MEDICAL HUMANITIES
A Humanistic Approach to Medicine
What is the good we seek in the practice of medicine? How is this practice both an art and a science? What is the meaning of life, suffering, flourishing, and death? What does it mean to care for a person? What is the truth that grounds our scientific inquiry? How is science related to other approaches to truth?
We live in a world in which scientific knowledge is growing alongside deepening doubts about that knowledge, in a world of complex medical treatments and growing concerns about medical ethics and the wholistic treatment of patients. Medical Humanities introduces students to an exploration of the human good and of shared truth. Students are shaped by the integrated pursuit of goodness and truth. Through this, they are prepared to treat patients as a whole person. Grounded in Augustinian values, our Medical Humanities cohort shapes students so that they can live out the ֱ mission and “apply their knowledge and skills… to better the human condition” for their patients and for the world.
All Medical Humanities students begin their course of studies following the Examined Life Sequence of the Good and the True. Students in CLAS continue into the “Beautiful” (fulfilling the sophomore writing requirement), and HON Ethics 2050; College of Nursing students continue into PHI 2115 for Clinical Ethics for Medical Professionals. Those students who choose to pursue a take the Junior Tutorial The Good Doctor-PHI 2117.

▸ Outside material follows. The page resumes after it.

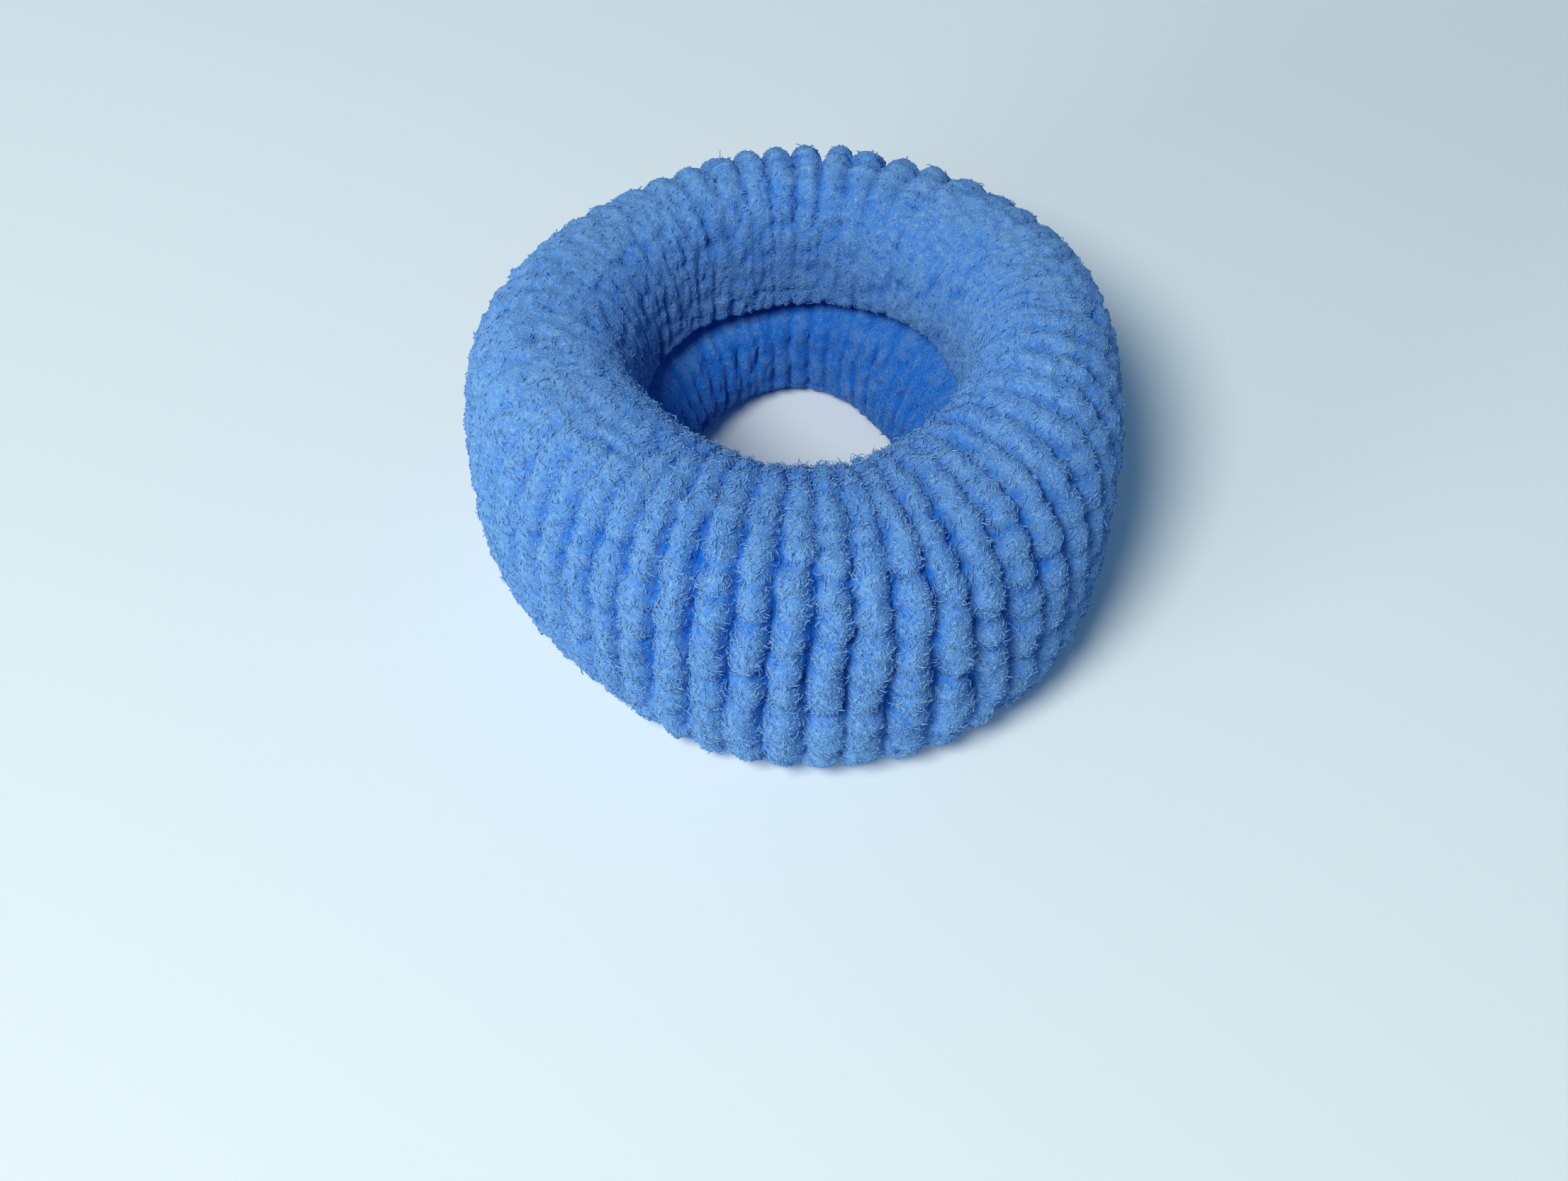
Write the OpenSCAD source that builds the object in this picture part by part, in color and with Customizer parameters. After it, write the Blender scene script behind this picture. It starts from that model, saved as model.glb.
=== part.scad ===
// Elastic hair tie: a thick tube of ribbed terry knit, rolled and joined into a soft ring.
// It lies flat by itself. Sizes are millimetres and +Z is up. The origin is on the surface
// that the ring rests on, under the middle of its outline.

/* [Ring] */
// Outer diameter over the ribs
ring_d = 50; // [46:0.5:60]
// Diameter of the hole at the lip of the upper roll
hole_d = 24; // [20:0.5:27]
// Height of the ring as it lies
ring_h = 24; // [21:0.5:28]

/* [Section of the tube] */
// Fullness of the half that faces out: 2 is an ellipse, and more is squarer
outer_full = 2.5; // [1.8:0.1:3]
// Fullness of the half that faces the hole
inner_full = 3; // [1.8:0.1:3.4]
// Height of the crease in the hole, where the two rolls meet
crease_z = 10.5; // [9:0.5:12]
// Depth of the crease
crease_depth = 1.8; // [0:0.1:2.2]
// Width of the crease
crease_w = 1.8; // [1:0.2:3]
// How far the lower roll reaches into the hole past the upper roll
lower_reach = 1.6; // [0.4:0.1:2.5]
// Thickness of the knit with its loops, from the crests of the ribs
wall = 2.6; // [2:0.1:3]
// Height that is pressed flat underneath, where the ring rests
pressed = 0.8; // [0.4:0.1:1.2]

/* [Ribs] */
// Number of knitted ribs round the ring
rib_count = 52; // [40:2:60]
// Depth of the valleys between the ribs on the side that faces out
rib_depth = 1; // [0.4:0.1:1.2]
// Depth of the valleys in the hole
rib_depth_in = 0.3; // [0:0.05:0.5]

/* [Hidden] */

// The ring is soft and a little uneven. A row for each eighth of a turn, from +X round by +Y,
// gives what is added there to the outer radius, the hole's radius, the height, the lower
// roll's reach and the crease's height.
OUT = 0;
HOLE = 1;
HIGH = 2;
REACH = 3;
CREASE = 4;
STATIONS = [
    [-0.5, 0.4, 2.0, 1.4, 2.5],
    [1.0, 0.8, -2.0, 2.0, 2.0],
    [-1.2, 1.8, -1.5, -0.4, -0.5],
    [-1.1, 0.9, -2.0, 1.6, 0],
    [0.4, 0.2, -0.5, 1.2, 0],
    [-0.7, -1.0, 1.0, -0.2, 0],
    [1.0, -1.4, 0.5, -0.4, 0],
    [1.4, -1.8, 0.5, 0, 1.0],
];

columns_per_rib = 4;
columns = rib_count * columns_per_rib;
section_points = 24;
// Share by which the section's points are drawn closer on its two tall sides
side_share = 0.4;
// Share of the crease's height over which the lower roll swells to its full reach
roll_share = 0.7;
// Height over which the ribs rise from where they are pressed flat
press_fade = 2;
hollow_points = 12;
hollow_full = 2.2;
least_hollow = 0.5;

// Value of one column of the table, with rows counted round and round
function row(i, column) = STATIONS[(i + len(STATIONS)) % len(STATIONS)][column];

// A smooth closed curve through one column, at a share of a turn
function uneven(turn, column) =
    let (
        place = turn * len(STATIONS),
        i = floor(place),
        f = place - i,
        before = row(i - 1, column),
        here = row(i, column),
        next = row(i + 1, column),
        after = row(i + 2, column)
    )
    here
        + f * (next - before) / 2
        + f * f * (before - 2.5 * here + 2 * next - after / 2)
        + f * f * f * (1.5 * (here - next) + (after - before) / 2);

// Sizes of the section at a share of a turn, in the order of the table's columns
function sizes(turn) =
    [ring_d / 2, hole_d / 2, ring_h, lower_reach, crease_z]
        + [for (column = [OUT : CREASE]) uneven(turn, column)];

// How deep the knit lies below the rib's crest, from 1 in the valley to 0 on the crest
function valley(rib_share) = 1 - pow(abs(sin(180 * rib_share)), 0.7);

// How far out a rounded square of such fullness reaches at an angle. An ellipse has 2.
function squared(angle, full) = pow(pow(abs(cos(angle)), full) + pow(abs(sin(angle)), full), -1 / full);

// A point of the knit's skin as [radius, height]. Angle 0 faces out, 90 up, 180 the hole.
function skin_point(angle, size, dip) =
    let (
        c = cos(angle),
        k = squared(angle, c > 0 ? outer_full : inner_full),
        half_w = (size[OUT] - size[HOLE]) / 2,
        half_h = (size[HIGH] + pressed) / 2,
        across = k * c,
        up = k * sin(angle),
        inward = max(-across, 0),
        z = half_h * (1 + up) - pressed,
        below = (size[CREASE] - z) / (roll_share * size[CREASE]),
        lower = sin(90 * min(max(below, 0), 1)),
        crease = exp(-pow((z - size[CREASE]) / crease_w * 2, 2)),
        slope = [across / half_w, up / half_h],
        free = min(max(z / press_fade, 0), 1),
        relief = free * dip * (rib_depth_in + (rib_depth - rib_depth_in) * (1 + c) / 2),
        sunk = relief * slope / norm(slope)
    )
    [
        (size[OUT] + size[HOLE]) / 2 + half_w * across
            + inward * (crease_depth * crease - size[REACH] * lower) - sunk.x,
        max(z - sunk.y, 0)
    ];

// A point of the hollow inside the tube, as [radius, height]
function hollow_point(angle, size) =
    let (
        k = squared(angle, hollow_full),
        outer = size[OUT] - wall,
        inner = size[HOLE] + crease_depth + wall,
        half_w = max((outer - inner) / 2, least_hollow)
    )
    [
        (outer + inner) / 2 + half_w * k * cos(angle),
        size[HIGH] / 2 + (size[HIGH] / 2 - wall) * k * sin(angle)
    ];

// Angle of the i-th point of the skin's section
function skin_angle(i) =
    let (even = 360 * i / section_points)
    even - side_share * sin(2 * even) * 180 / PI / 2;

// A point of a section, turned to its place round the ring
function placed(p, turn) = [p.x * cos(360 * turn), p.x * sin(360 * turn), p.y];

skin_rings = [
    for (i = [0 : columns - 1])
        let (turn = i / columns, size = sizes(turn), dip = valley(i / columns_per_rib))
        [for (j = [0 : section_points - 1]) placed(skin_point(skin_angle(j), size, dip), turn)]
];

hollow_rings = [
    for (i = [0 : rib_count - 1])
        let (turn = i / rib_count, size = sizes(turn))
        [for (j = [0 : hollow_points - 1]) placed(hollow_point(360 * j / hollow_points, size), turn)]
];

xs = [for (ring = skin_rings, p = ring) p.x];
ys = [for (ring = skin_rings, p = ring) p.y];
middle = [(max(xs) + min(xs)) / 2, (max(ys) + min(ys)) / 2, 0];

// A closed tube round the ring, through rings of equally many points
module tube(rings) {
    count = len(rings);
    per_ring = len(rings[0]);
    faces = [
        for (i = [0 : count - 1], j = [0 : per_ring - 1])
            let (
                here = i * per_ring,
                next = (i + 1) % count * per_ring,
                above = (j + 1) % per_ring
            )
            each [[here + j, here + above, next + above], [here + j, next + above, next + j]]
    ];
    polyhedron([for (ring = rings) each ring], faces, convexity = 6);
}

module terry_ring() {
    color("#5590d8")
        translate(-middle)
            difference() {
                tube(skin_rings);
                tube(hollow_rings);
            }
}

terry_ring();
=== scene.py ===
import math

import bpy
import numpy as np
from mathutils import Matrix, Vector


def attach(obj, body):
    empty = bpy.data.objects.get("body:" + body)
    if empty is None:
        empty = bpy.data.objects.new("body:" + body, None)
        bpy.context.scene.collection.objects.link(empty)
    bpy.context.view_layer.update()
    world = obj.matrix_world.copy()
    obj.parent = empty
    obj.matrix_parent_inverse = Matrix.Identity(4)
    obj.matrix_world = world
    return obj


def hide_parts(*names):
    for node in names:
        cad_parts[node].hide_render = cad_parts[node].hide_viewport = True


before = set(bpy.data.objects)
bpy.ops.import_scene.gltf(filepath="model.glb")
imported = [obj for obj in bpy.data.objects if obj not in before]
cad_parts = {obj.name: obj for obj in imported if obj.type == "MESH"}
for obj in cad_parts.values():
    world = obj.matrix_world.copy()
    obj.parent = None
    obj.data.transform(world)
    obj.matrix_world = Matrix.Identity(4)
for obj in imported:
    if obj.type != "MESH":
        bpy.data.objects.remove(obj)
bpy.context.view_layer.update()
bpy.ops.object.select_all(action="DESELECT")

# The knitted cover.
# One tube of ribbed terry knit, rolled on itself and joined into a soft ring. Its ribs run over
# the tube, deep on the outside and matted together on the way into the hole.

# Lengths are in millimetres, and a mesh is written in metres
MM = 0.001
RING_R = 25.0
HOLE_R = 12.0
RING_H = 24.0
# What the ring's own weight presses off its underside
PRESSED = 0.8
# How full the tube's section is, outside and in the hole: 2 makes an ellipse, and more is squarer
OUTER_FULL = 2.5
INNER_FULL = 3.0
# In the hole the upper roll meets the lower roll at a crease
CREASE_Z = 10.5
CREASE_DEPTH = 2.1
CREASE_W = 1.8
# The lower roll reaches further in, and furthest at this share of the crease's height below it
LOWER_REACH = 1.6
ROLL_SHARE = 0.7

# A row for each eighth of a turn, from +X round by +Y: what is added to the outer radius, the
# hole's radius, the height, the lower roll's reach and the crease's height, then how open the
# ribs are there and how far the fibres stand singly instead of matted soft
OUT, HOLE, HIGH, REACH, CREASE, OPEN, SINGLE = range(7)
STATIONS = np.array([
    [-0.5, 0.4, 2.0, 1.4, 2.5, 0.6, 0.4],
    [1.0, 0.8, -2.0, 2.0, 2.0, 0.5, 0.12],
    [-1.2, 1.8, -1.5, -0.4, -0.5, 1.0, 0.2],
    [-1.1, 0.9, -2.0, 1.6, 0.0, 0.35, 0.1],
    [0.4, 0.2, -0.5, 1.2, 0.0, 0.2, 0.25],
    [-0.7, -1.0, 1.0, -0.2, 0.0, 0.65, 0.7],
    [1.0, -1.4, 0.5, -0.4, 0.0, 1.0, 1.0],
    [1.4, -1.8, 0.5, 0.0, 1.0, 0.85, 0.8],
])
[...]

Medical Humanities aims to shape students for careers as nurses, doctors, public health administrators, and those working in fields based in scientific research. Those who are interested can deepen their exploration with a Medical Humanities Minor, which is a particularly fruitful course of studies for those planning to attend medical school. These schools increasingly seek applicants with a broad humanistic approach to medical care and who are adept at thinking through emerging questions in medical ethics.